Tem muito a ver com o facto de as pessoas estarem formatadas para trabalhar com casais de sexo diferente. Têm a ver com o papel do estigma, por exemplo, na relação com a família de origem, pois sabemos que os casais do mesmo sexo também estabelecem relações com aquilo que nós conhecemos na literatura por famílias de escolha. Ou seja, nem sempre as redes sociais têm laços biológicos. Podem ser amigos, outras famílias LGBT, e essa é uma particularidade.
É preciso tratar de forma diferente para que o acesso seja igual?

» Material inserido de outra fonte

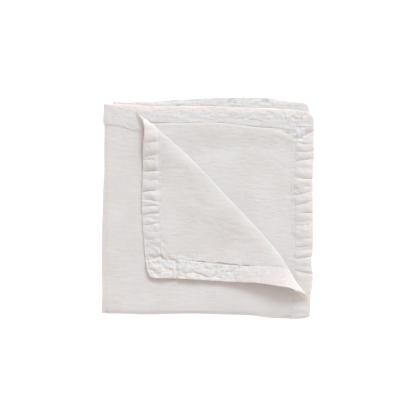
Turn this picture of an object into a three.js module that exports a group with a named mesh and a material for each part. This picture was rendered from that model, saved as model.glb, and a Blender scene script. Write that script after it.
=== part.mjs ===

Estas famílias não estão no mesmo patamar porque sabemos que o estigma ainda existe. Provavelmente terão passado por uma estigmatização que tem a ver com a sua própria identidade sexual e de género. Podemos usar essa experiência para as preparar e capacitar para lidar com uma criança numa situação de adoção. Estas pessoas, à partida, já trazem uma história de confronto com a sociedade que pode ser transformada numa vantagem, pois já sabem o que é o preconceito.
Que balanço faz da lei?
O balanço que eu posso fazer é positivo. Eu vejo algum interesse por parte destas equipas em receber formação sobre esta questão, isso para mim é o mais importante. É uma temática sensível e é importante, para um profissional, admitir que não sabe mas quer saber.
Que problemas identifica?
Há muitas crianças em instituições, mas há poucas crianças em situação de adotabilidade, e isto coloca situações, mas não é específico de casais LGBT. Há, de facto, um problema de morosidade.